The parking spaces on the other hand, I would NEVER, EVER, EVER park in one of those. I would rather park illegally and risk a ticket than do that (regardless of how many of the spaces are currently unused). I get so furious at people that do that. My ex-mother-in-law used to do that. Yes, my ex-father-in-law was handicapped, but she would use the spaces when he wasn’t even with her. That used to burn me up. I would never put my car in one of those spaces, even when my knees are at their worst - I just gimp along from my spot “2 miles away”. And, then, usually, some perfectly healthy 20 year old bimbo parks in one and goes loping into the mall like she owns the place - GGGRRRRRR. The other spots, OTOH, piss me off royaly. In the mall near me, for six rows across, up both sides of the rows, in front of every door is the following: 6 handicapped spaces (fine, this mall is busy), 3 “for our senior customers” spaces (don’t really agree with it, but I can deal), 3 pregnant women spaces (give me a break), and 3 women with children spaces (you have got to be kidding me). That’s a bit excessive, don’t you think?

Hey! I’m only 5’2". Can I have some “short people parking”? My legs are shorter than tall people’s. I have to walk faster to keep up. I have to take more steps per yard to get where I’m going. That’s a lot of work. Why should I have to walk as far as tall people? I’m writing my congressman. (for the humor impaired: that was a joke)

There’s no snooze alarm on a hungry cat. =^…^=

Having worked as a parking lot attendant, I have to say, I have 2 opinions of handicapped spaces:

  1. I worked at a theater. We had many senior customers, and the handicapped spaces would fill very quickly. I would get EXTREMELY pissed at the people who would park in the handicapped spaces and then hop out of their cars and skip to the show. They had the plates, so it was legal, but it was just wrong.

  2. I worked at the beach. Being a standalone parking lot, we were NOT required to have handicapped spaces. People would come and bitch at us anyway. I should preface this by saying that we were “the cheap lot” at least 400 feet farther away from the beach than the other lots, which cost only $1 more. These handicapped people would come in and yell at us for not having spaces that we were not required to have, and who fully intended to walk an extra quarter mile, and most likely enjoy the amusement facilities that the boardwalk had to offer.

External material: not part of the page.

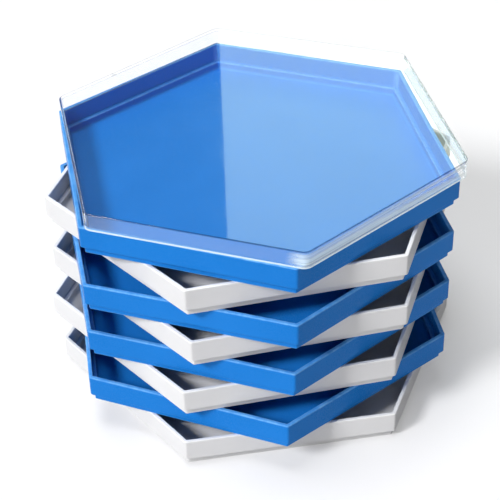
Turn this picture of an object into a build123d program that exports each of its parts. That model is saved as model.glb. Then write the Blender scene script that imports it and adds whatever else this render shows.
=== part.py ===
from build123d import *
import os

# A fanned stack of hexagonal sorting trays for jigsaw pieces, with a clear lid on the top tray.
# Every tray is the same one-piece plastic moulding; white and blue take turns up the stack.
# Frame: origin at the centre of the bottom tray's underside, a corner of that tray on +X, +Z up.
# Lengths are in millimetres and angles in degrees.

# Tray: a hexagonal dish with upright walls
sides = 6
across_flats = 220.0        # outside of the wall
tray_height = 18.75         # underside of the foot to the top of the rim
corner_radius = 2.0         # outside corners, in plan
inside_corner_radius = 0.8  # the same corners, inside the rim
wall_thickness = 2.4        # also the width of the rim
floor_thickness = 2.0
floor_radius = 1.8          # inside, where the wall sweeps into the floor
rim_bevel = 0.5             # both edges of the rim

# Foot: the lower part of the tray, stepped in to drop inside the rim of a tray in line below it
foot_height = 5.0
nesting_slack = 0.2         # a side, between a foot and the rim round it
foot_inset = wall_thickness + nesting_slack
foot_corner_radius = 1.2
foot_bevel = 0.3            # lower edge, which leads the foot into the rim
ledge_height = foot_height + floor_thickness   # the same step, as it shows inside

# Lid: a flat clear plate with a skirt that stands on the rim
lid_across_flats = 221.2    # outside of the skirt
lid_height = 11.3
lid_corner_radius = 6.0
lid_thickness = 1.2         # plate and skirt
lid_bevel = 0.3             # outside edge of the plate
lid_inside_bevel = 0.5      # inside, where the skirt meets the plate

# How the pieces lie in the stack, from the bottom up: shift in X, shift in Y, turn about Z
tray_places = {
    "tray_1_white": (0.0, 0.0, 0.0),
    "tray_2_blue": (-3.9, -0.6, 29.4),
    "tray_3_white": (-4.1, 4.5, 2.6),
    "tray_4_blue": (-3.8, 1.2, 31.4),
    "tray_5_white": (-0.3, 4.6, 3.7),
    "tray_6_blue": (-4.4, -1.7, 32.2),
    "tray_7_white": (-1.3, 3.7, 3.3),
    "tray_8_blue": (-2.0, 0.3, 31.2),
}
lid_place = (0.6, -0.9, 32.3)


def prism(flats, corner, bottom, top):
    """Upright hexagonal block with a corner on +X and its upright edges rounded."""
    outline = RegularPolygon(flats / 2, sides, major_radius=False)
    rounded = fillet(outline.vertices(), corner)
    return extrude(Plane.XY.offset(bottom) * rounded, top - bottom)


def outer_edges(solid, end):
    """Edges round the lowest face (end 0) or the highest face (end -1) of a block."""
    return solid.faces().sort_by(Axis.Z)[end].outer_wire().edges()


def tray_outside():
    """Wall block on a narrower foot block with its lower edge bevelled."""
    wall = prism(across_flats, corner_radius, foot_height, tray_height)
    foot = prism(across_flats - 2 * foot_inset, foot_corner_radius, 0, foot_height)
    return wall + chamfer(outer_edges(foot, 0), foot_bevel)


def tray_hollow():
    """Space inside the tray: wide above the ledge, one step narrower and rounded down to the floor."""
    wide_flats = across_flats - 2 * wall_thickness
    wide = prism(wide_flats, inside_corner_radius, ledge_height, tray_height)
    narrow = prism(wide_flats - 2 * foot_inset, floor_radius, floor_thickness, ledge_height)
    return wide + fillet(outer_edges(narrow, 0), floor_radius)


def tray():
    """One tray: the outside less the hollow, with both edges of the rim bevelled."""
    shell = tray_outside() - tray_hollow()
    rim = shell.faces().sort_by(Axis.Z)[-1]
    return chamfer(rim.edges(), rim_bevel)


def lid():
    """Plate and skirt in one, drawn with the skirt's lower edge at height 0."""
    block = prism(lid_across_flats, lid_corner_radius, 0, lid_height)
    inside_flats = lid_across_flats - 2 * lid_thickness
    inside_corner = lid_corner_radius - lid_thickness
    inside = prism(inside_flats, inside_corner, 0, lid_height - lid_thickness)
    return chamfer(outer_edges(block, -1), lid_bevel) - chamfer(outer_edges(inside, -1), lid_inside_bevel)


def placed(solid, place, height):
    """The solid turned and shifted to its place, with its lower face at the height."""
    shift_x, shift_y, turn = place
    return Pos(shift_x, shift_y, height) * Rot(0, 0, turn) * solid


def stack():
    """Every piece by name: each tray's foot stands on the rim below, and the lid on the top rim."""
    one_tray = tray()
    pieces = {}
    for level, (name, place) in enumerate(tray_places.items()):
        pieces[name] = placed(one_tray, place, level * tray_height)
    pieces["clear_lid"] = placed(lid(), lid_place, len(tray_places) * tray_height)
    return pieces


os.makedirs("parts", exist_ok=True)
for name, piece in stack().items():
    export_step(piece, f"parts/{name}.step")
    print(name, round(piece.volume / 1000, 1), "cm3")
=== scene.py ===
import bpy
import numpy as np
from mathutils import Matrix, Vector


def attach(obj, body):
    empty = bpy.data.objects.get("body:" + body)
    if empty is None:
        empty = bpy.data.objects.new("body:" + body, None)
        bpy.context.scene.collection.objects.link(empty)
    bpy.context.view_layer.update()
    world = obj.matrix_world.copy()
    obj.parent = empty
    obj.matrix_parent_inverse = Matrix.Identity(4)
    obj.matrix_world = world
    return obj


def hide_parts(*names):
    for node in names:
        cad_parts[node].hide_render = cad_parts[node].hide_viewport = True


# Stack of hexagonal sorting trays with a clear lid, from the bottom tray up. The shapes and
# places of the pieces are in millimetres and degrees. All else is in metres, and the noise
# scales of the materials are per metre.

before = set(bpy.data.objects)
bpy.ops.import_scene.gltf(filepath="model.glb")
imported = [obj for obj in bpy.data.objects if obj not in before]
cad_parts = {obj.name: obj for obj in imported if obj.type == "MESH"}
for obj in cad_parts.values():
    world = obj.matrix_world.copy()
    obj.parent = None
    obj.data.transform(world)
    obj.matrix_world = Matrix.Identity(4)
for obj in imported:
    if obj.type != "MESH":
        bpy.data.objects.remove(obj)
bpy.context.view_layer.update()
print("packed model loaded:", len(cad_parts), "nodes")


class Wire:  # one output socket, so that shader maths reads as plain sums
    def __init__(self, bench, socket):
        self.bench, self.socket = bench, socket

    def sum(self, operation, *terms):
        return self.bench.node("ShaderNodeMath", {"operation": operation}, dict(enumerate(terms)))

    def __add__(self, other): return self.sum("ADD", self, other)
    def __radd__(self, other): return self.sum("ADD", other, self)
    def __sub__(self, other): return self.sum("SUBTRACT", self, other)
    def __rsub__(self, other): return self.sum("SUBTRACT", other, self)
    def __mul__(self, other): return self.sum("MULTIPLY", self, other)
    def __rmul__(self, other): return self.sum("MULTIPLY", other, self)
    def larger(self, other): return self.sum("MAXIMUM", self, other)
    def smaller(self, other): return self.sum("MINIMUM", self, other)
    def size(self): return self.sum("ABSOLUTE", self)

    def between(self, low, high):  # 0 below low, 1 above high, smooth in between
        return self.bench.node("ShaderNodeMapRange", {"interpolation_type": "SMOOTHSTEP"},
                               {"Value": self, "From Min": low, "From Max": high})


class Bench:  # a material, or the world, and the one way in which nodes are added to it
    def __init__(self, owner):
        owner.use_nodes = True
        self.owner, self.tree = owner, owner.node_tree
        self.tree.nodes.clear()

    def node(self, kind, settings=None, values=None, out=0):
        made = self.tree.nodes.new(kind)
        for name, value in (settings or {}).items():
            setattr(made, name, value)
        for name, value in (values or {}).items():
            socket = made.inputs[name]
            if isinstance(value, Wire):
                self.tree.links.new(value.socket, socket)
            else:  # a colour of three numbers gets the alpha that its socket has besides
                now = socket.default_value
                short = hasattr(now, "__len__") and len(value) == len(now) - 1
                socket.default_value = (*value, 1.0) if short else value
        return Wire(self, made.outputs[out])

    def path(self, name):  # 1 for the rays that the name stands for
        return self.node("ShaderNodeLightPath", out=name)

    def place(self):  # Object coordinates
        return self.node("ShaderNodeTexCoord", out="Object")

    def mark(self, name):  # a value that the mesh keeps at each of its points
        return self.node("ShaderNodeAttribute", {"attribute_name": name}, out="Fac")

    def noise(self, place, scale, detail=3.0, roughness=0.55):
        return self.node("ShaderNodeTexNoise", None, {"Vector": place, "Scale": scale,
                                                      "Detail": detail, "Roughness": roughness})

    def stretched(self, place, scale, turn=(0.0, 0.0, 0.0)):
        return self.node("ShaderNodeMapping", None,
                         {"Vector": place, "Scale": scale, "Rotation": turn})

    def hairline(self, place, stretch, turn, scale, sharpness):
        # 1 along the thin lines where a drawn-out noise crosses its middle value, 0 elsewhere.
        streak = self.noise(self.stretched(place, stretch, turn), scale, 2.0)
        return 1 - ((streak - 0.5).size() * sharpness).smaller(1.0)

    def tint(self, amount, first, second):  # colours are mixed here, never in a sum
        return self.node("ShaderNodeMix", {"data_type": "RGBA"},
                         {0: amount, 6: first, 7: second}, out=2)

    def bump(self, height, strength, distance, under=None, dented=False):
        values = {"Height": height, "Strength": strength, "Distance": distance}
        if under:
            values["Normal"] = under
        return self.node("ShaderNodeBump", {"invert": dented}, values)

    def blend(self, amount, first, second):
        return self.node("ShaderNodeMixShader", None, {0: amount, 1: first, 2: second})

    def finish(self, shader, kind="ShaderNodeOutputMaterial"):
        made = self.tree.nodes.new(kind)
        self.tree.links.new(shader.socket, made.inputs["Surface"])
        return self.owner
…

Those people really burned me. A lot…it’s way too much to ask.

That said, I pee in handicapped toilets all the time. SOOO much more room.

Truth does not change because it is, or is not, beleived by a majority of the people.
-Giordano Bruno

While I don’t believe people where I live need to pay for the handicap parking placard, they do have to qualify under some strict guidelines, including approval/recommendation from at least 2 doctors.

My gradfather lost his leg 10 years ago, but he was still able to drive. He spent months learning to walk again with on a prosthetic leg (in his 70s). He was a very proud man, and it hurt him like you wouldn’t believe when he had to ask me to go into a store for him because some able-bodied person had parked in the handicap zone “just for a minute.”

Astronomical? I rarely ever see them empty. We only have handicap spots here, no pregnancy, senior, or woman with kids spots (you guys seriously have those? yikes! Little kids can’t walk across a parking lot?). The grocery stores all have at least 4 handicap spots each, the mall has about 15 handicap spots, and there are at least 2 spots on every block in the downtown core. And more often than not, the majority of the handicap spots are occupied by vehicles with the placard. There are a lot of seniors (used to be lots of veterans, but there aren’t many left anymore) and disabled people here, and they have to shop too.

There is nothing wrong with using the handicap washroom stall if there are no other stalls available, and in my training in disability education they said the same thing. A woman in a wheelchair was one of the people who trained me, and she said that it is perfectly all right for someone to use the handicap stall if all the others are full. However, if there are other stalls available, you should use those.